Nothing but the lines from the one containing "Keep writing the" down to the one containing "riders(bundle, row, form, finish, rng, brightness)", both included, should be echoed, and each exactly as it stands.

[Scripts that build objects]
--------------------------------------------------

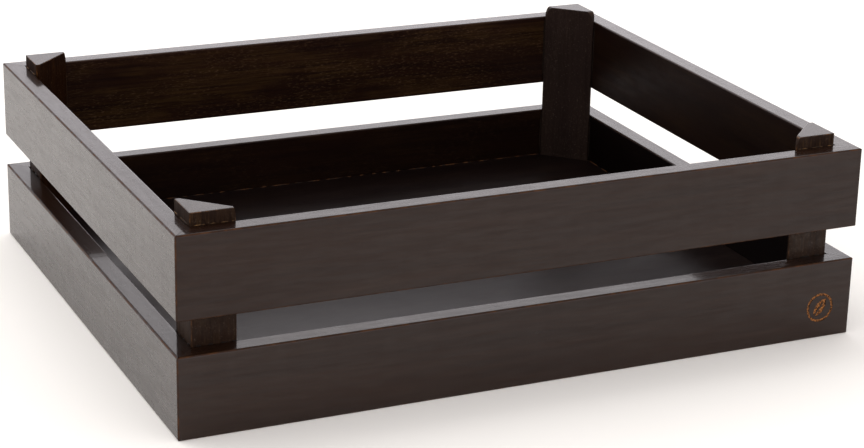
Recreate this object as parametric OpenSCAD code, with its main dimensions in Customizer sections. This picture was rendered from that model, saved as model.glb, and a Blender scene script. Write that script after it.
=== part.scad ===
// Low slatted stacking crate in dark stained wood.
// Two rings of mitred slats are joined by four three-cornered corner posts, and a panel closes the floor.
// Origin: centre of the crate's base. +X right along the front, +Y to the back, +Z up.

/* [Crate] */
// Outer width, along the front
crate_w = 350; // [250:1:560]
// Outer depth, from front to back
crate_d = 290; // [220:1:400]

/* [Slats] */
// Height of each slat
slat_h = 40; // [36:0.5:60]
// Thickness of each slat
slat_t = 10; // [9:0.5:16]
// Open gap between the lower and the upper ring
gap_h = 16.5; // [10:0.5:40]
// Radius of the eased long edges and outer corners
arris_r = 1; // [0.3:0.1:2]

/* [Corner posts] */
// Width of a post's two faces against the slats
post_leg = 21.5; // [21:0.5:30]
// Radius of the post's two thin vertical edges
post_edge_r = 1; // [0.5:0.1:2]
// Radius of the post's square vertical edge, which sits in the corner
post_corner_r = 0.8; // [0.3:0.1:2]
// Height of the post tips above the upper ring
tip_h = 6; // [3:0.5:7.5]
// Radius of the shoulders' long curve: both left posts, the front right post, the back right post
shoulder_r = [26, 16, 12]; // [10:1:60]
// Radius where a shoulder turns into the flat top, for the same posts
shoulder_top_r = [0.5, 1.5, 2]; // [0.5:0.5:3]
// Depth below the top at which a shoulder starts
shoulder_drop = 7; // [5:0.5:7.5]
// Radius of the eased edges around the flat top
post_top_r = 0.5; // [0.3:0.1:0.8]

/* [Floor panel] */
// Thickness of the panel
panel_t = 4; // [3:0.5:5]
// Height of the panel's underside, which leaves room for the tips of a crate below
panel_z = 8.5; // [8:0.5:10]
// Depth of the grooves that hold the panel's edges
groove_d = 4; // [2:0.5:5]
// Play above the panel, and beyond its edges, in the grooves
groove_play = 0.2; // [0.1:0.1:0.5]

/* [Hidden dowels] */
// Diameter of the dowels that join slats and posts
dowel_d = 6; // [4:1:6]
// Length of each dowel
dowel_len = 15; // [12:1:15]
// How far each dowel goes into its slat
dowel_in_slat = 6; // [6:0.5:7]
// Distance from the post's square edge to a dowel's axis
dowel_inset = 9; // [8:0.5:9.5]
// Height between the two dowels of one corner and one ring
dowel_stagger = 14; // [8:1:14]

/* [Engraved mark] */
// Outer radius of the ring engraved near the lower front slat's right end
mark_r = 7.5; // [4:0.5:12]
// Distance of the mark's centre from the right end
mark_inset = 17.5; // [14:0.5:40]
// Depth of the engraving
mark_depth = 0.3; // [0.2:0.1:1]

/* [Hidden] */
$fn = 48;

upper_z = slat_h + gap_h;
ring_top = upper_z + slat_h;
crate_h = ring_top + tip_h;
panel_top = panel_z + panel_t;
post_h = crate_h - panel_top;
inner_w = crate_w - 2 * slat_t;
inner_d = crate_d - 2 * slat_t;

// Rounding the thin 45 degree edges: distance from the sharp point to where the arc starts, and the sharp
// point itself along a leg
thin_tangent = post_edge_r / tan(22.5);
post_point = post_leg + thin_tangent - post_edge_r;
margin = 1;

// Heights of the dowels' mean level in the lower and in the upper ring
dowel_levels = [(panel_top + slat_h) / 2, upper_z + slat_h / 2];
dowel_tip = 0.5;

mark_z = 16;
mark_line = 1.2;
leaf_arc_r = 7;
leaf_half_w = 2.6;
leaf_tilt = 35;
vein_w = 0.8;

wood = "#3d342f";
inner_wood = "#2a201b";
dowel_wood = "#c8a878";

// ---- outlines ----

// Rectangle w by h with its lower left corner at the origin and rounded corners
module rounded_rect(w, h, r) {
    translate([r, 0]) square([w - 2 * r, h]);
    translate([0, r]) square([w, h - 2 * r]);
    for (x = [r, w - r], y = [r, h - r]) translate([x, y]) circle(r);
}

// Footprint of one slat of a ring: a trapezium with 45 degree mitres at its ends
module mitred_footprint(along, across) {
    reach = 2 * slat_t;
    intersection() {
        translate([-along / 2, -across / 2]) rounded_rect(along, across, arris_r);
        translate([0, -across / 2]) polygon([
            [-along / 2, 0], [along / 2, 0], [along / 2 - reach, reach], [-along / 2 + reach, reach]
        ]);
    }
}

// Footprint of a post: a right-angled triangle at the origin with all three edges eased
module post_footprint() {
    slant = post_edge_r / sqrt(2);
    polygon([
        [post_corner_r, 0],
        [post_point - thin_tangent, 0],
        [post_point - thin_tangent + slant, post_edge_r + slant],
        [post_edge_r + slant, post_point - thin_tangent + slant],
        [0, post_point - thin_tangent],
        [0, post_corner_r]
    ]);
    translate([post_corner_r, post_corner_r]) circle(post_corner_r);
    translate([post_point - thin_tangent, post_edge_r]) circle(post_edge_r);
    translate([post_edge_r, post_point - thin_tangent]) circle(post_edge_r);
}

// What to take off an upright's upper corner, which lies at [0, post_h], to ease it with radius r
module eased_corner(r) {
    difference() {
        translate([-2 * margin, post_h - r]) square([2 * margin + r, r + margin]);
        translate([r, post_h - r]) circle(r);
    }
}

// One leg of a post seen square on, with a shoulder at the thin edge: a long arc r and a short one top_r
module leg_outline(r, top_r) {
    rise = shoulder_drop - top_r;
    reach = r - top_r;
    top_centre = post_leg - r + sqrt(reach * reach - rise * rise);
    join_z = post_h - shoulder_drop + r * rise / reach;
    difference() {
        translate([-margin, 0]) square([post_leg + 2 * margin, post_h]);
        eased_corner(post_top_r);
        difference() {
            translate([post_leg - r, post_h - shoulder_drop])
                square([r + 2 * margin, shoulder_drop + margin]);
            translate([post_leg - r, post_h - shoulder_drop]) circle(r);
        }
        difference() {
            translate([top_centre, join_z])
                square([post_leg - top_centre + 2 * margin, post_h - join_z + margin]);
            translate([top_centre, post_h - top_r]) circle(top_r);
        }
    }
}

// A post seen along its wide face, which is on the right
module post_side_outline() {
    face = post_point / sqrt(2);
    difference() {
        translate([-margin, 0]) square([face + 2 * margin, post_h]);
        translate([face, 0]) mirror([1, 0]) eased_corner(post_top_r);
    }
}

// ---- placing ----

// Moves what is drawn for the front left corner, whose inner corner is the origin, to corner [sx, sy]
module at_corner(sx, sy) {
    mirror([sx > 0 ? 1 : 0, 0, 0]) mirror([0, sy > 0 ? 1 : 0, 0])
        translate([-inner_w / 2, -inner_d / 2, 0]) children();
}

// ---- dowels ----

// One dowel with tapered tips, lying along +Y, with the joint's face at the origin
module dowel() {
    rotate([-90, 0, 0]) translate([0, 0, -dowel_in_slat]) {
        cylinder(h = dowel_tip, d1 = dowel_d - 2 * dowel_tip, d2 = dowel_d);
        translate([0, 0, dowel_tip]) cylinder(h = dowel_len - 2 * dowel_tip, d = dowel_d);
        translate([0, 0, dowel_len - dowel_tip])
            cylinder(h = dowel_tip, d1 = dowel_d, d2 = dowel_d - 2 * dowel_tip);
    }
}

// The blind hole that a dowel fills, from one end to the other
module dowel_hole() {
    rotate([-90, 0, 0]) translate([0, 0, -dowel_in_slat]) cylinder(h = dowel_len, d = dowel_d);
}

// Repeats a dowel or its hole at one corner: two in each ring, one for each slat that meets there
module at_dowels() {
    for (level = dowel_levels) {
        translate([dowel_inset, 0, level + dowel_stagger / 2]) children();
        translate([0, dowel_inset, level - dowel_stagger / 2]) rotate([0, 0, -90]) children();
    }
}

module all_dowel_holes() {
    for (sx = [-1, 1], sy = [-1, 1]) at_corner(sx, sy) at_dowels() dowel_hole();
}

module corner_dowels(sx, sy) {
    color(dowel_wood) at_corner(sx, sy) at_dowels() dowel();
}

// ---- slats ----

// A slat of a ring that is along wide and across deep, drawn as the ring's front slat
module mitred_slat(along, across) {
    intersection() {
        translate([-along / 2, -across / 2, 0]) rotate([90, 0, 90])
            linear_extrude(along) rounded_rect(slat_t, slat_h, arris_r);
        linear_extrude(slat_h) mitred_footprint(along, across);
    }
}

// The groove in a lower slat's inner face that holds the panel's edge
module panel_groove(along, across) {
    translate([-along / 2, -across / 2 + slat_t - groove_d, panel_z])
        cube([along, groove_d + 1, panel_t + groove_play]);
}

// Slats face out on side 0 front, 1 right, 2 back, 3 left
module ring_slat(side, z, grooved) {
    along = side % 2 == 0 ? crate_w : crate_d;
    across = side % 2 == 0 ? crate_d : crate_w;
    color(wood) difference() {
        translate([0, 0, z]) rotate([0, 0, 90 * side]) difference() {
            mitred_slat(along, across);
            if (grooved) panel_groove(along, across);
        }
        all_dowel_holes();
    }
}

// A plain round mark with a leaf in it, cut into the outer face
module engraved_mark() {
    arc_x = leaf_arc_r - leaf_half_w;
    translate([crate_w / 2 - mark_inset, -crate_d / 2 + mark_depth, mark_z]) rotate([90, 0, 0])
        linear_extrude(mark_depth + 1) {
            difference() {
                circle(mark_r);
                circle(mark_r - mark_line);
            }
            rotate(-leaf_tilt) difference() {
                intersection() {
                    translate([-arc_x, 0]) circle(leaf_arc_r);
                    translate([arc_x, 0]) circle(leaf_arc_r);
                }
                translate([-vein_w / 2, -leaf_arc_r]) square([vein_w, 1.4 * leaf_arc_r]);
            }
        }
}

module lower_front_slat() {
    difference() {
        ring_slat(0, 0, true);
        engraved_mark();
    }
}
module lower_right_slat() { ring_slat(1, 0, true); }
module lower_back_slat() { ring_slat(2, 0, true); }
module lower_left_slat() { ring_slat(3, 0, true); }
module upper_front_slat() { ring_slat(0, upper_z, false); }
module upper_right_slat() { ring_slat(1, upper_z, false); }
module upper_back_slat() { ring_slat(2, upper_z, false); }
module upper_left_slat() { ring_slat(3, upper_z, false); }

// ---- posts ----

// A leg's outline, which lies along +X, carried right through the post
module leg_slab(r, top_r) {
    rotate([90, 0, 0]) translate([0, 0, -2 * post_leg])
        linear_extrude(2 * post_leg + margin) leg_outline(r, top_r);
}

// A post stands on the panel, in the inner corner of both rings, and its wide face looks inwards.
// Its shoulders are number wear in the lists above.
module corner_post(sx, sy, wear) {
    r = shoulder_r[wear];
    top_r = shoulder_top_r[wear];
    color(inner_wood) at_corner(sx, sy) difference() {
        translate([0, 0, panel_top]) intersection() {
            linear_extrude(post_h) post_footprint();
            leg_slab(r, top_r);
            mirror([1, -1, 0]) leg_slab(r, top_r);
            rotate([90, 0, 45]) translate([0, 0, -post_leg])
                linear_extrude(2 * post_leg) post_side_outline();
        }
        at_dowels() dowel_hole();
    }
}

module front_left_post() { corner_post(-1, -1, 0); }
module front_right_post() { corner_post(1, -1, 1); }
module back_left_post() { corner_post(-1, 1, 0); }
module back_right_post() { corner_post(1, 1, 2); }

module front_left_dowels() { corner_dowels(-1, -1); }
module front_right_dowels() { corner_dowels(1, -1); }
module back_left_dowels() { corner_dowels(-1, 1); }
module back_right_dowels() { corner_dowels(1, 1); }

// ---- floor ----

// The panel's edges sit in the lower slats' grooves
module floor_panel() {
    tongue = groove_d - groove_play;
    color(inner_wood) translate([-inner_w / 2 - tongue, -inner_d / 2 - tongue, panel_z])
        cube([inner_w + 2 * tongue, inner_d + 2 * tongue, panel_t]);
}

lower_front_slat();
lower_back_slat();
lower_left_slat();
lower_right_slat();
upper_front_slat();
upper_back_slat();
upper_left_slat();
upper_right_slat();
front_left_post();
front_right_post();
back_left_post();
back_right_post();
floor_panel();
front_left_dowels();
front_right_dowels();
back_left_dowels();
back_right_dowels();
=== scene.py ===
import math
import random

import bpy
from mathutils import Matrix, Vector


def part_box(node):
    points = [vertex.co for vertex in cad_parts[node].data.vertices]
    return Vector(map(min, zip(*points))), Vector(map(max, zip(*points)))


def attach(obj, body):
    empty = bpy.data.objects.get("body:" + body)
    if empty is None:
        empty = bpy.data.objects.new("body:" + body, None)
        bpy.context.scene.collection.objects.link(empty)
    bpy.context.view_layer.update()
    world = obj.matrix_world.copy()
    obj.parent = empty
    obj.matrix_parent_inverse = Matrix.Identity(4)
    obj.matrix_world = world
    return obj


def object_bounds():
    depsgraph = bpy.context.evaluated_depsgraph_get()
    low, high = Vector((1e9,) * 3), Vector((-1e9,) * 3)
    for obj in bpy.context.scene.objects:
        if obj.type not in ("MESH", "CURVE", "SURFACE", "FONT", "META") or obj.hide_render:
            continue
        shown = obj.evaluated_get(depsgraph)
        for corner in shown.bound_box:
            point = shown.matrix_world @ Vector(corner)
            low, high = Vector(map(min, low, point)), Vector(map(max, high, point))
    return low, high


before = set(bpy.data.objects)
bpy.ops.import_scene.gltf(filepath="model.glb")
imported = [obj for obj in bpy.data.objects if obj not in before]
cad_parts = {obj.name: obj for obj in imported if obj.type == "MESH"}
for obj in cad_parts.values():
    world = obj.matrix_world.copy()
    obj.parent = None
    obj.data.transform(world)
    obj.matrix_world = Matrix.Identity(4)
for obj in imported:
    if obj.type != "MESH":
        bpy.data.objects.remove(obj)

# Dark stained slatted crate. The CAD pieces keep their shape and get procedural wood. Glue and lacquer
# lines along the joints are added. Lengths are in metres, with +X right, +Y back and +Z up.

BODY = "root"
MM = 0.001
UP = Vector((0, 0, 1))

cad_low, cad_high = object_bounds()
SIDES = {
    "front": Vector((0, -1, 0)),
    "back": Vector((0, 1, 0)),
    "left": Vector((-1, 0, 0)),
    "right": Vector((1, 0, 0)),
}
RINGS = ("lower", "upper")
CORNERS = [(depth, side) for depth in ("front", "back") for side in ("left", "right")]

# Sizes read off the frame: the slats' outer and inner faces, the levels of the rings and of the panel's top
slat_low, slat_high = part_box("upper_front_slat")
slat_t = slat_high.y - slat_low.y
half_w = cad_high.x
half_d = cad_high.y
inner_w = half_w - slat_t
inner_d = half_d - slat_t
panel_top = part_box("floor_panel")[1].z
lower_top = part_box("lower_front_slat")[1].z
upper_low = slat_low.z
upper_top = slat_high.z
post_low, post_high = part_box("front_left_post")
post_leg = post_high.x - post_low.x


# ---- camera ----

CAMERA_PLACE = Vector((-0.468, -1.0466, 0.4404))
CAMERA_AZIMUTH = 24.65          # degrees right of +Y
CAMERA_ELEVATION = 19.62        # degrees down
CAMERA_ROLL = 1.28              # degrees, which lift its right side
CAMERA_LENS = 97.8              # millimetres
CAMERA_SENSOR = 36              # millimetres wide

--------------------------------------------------

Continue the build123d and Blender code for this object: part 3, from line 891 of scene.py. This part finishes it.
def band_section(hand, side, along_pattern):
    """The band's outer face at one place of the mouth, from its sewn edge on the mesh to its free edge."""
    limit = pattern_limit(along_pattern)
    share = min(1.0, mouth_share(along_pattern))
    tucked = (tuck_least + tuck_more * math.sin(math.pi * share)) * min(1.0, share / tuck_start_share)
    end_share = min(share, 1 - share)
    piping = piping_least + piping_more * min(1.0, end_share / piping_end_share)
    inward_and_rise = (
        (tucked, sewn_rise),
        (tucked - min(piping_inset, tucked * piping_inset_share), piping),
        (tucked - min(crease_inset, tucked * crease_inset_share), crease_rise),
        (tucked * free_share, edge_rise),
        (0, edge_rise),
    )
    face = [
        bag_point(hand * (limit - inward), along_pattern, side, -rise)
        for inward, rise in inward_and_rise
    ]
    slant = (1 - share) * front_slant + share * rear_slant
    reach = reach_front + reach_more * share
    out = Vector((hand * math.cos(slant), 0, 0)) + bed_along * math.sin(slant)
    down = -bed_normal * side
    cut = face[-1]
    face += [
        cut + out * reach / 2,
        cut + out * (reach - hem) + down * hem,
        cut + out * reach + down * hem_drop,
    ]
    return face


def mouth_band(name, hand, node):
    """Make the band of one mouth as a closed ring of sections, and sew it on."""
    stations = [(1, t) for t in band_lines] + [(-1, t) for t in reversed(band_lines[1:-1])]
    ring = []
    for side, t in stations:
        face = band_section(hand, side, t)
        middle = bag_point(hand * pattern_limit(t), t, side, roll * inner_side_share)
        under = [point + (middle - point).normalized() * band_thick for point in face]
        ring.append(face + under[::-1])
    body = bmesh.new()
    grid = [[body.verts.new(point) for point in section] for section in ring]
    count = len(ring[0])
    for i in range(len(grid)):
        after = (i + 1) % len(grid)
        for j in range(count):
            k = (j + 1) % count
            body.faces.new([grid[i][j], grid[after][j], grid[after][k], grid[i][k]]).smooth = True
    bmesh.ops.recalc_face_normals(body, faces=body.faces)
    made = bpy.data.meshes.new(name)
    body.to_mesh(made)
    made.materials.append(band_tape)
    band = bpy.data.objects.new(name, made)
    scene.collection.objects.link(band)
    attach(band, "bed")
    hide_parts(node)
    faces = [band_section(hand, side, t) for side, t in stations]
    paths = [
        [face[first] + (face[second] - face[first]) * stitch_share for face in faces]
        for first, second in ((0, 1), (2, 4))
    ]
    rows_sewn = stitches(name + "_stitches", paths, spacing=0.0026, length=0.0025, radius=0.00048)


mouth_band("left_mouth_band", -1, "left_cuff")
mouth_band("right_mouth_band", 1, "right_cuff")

--------------------------------------------------

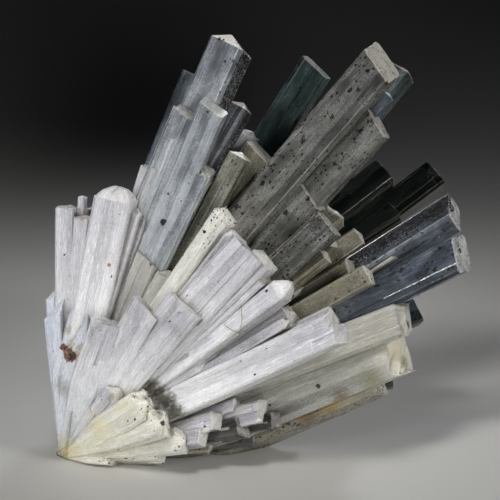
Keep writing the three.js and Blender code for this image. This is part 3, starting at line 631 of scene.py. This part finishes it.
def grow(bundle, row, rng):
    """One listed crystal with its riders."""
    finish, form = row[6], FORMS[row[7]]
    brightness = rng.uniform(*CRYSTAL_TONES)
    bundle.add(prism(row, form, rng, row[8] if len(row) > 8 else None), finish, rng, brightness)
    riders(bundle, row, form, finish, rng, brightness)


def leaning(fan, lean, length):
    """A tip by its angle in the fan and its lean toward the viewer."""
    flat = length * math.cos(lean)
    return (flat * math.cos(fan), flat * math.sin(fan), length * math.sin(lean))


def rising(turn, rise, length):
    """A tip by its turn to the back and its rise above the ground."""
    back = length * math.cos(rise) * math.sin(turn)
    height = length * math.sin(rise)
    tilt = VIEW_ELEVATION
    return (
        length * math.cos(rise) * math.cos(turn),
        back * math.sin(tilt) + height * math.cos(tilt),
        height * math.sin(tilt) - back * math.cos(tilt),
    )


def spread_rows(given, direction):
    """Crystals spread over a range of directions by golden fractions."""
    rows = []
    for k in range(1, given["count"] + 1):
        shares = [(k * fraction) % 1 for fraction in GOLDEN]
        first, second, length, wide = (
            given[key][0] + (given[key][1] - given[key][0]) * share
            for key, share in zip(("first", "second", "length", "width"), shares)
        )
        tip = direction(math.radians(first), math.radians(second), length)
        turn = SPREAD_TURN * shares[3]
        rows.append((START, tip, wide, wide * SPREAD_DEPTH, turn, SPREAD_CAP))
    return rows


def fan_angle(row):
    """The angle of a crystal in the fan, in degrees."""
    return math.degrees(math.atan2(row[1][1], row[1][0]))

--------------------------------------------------

RESPONSE BELOW:
Keep writing the three.js and Blender code for this image. This is part 3, starting at line 631 of scene.py. This part finishes it.
def grow(bundle, row, rng):
    """One listed crystal with its riders."""
    finish, form = row[6], FORMS[row[7]]
    brightness = rng.uniform(*CRYSTAL_TONES)
    bundle.add(prism(row, form, rng, row[8] if len(row) > 8 else None), finish, rng, brightness)
    riders(bundle, row, form, finish, rng, brightness)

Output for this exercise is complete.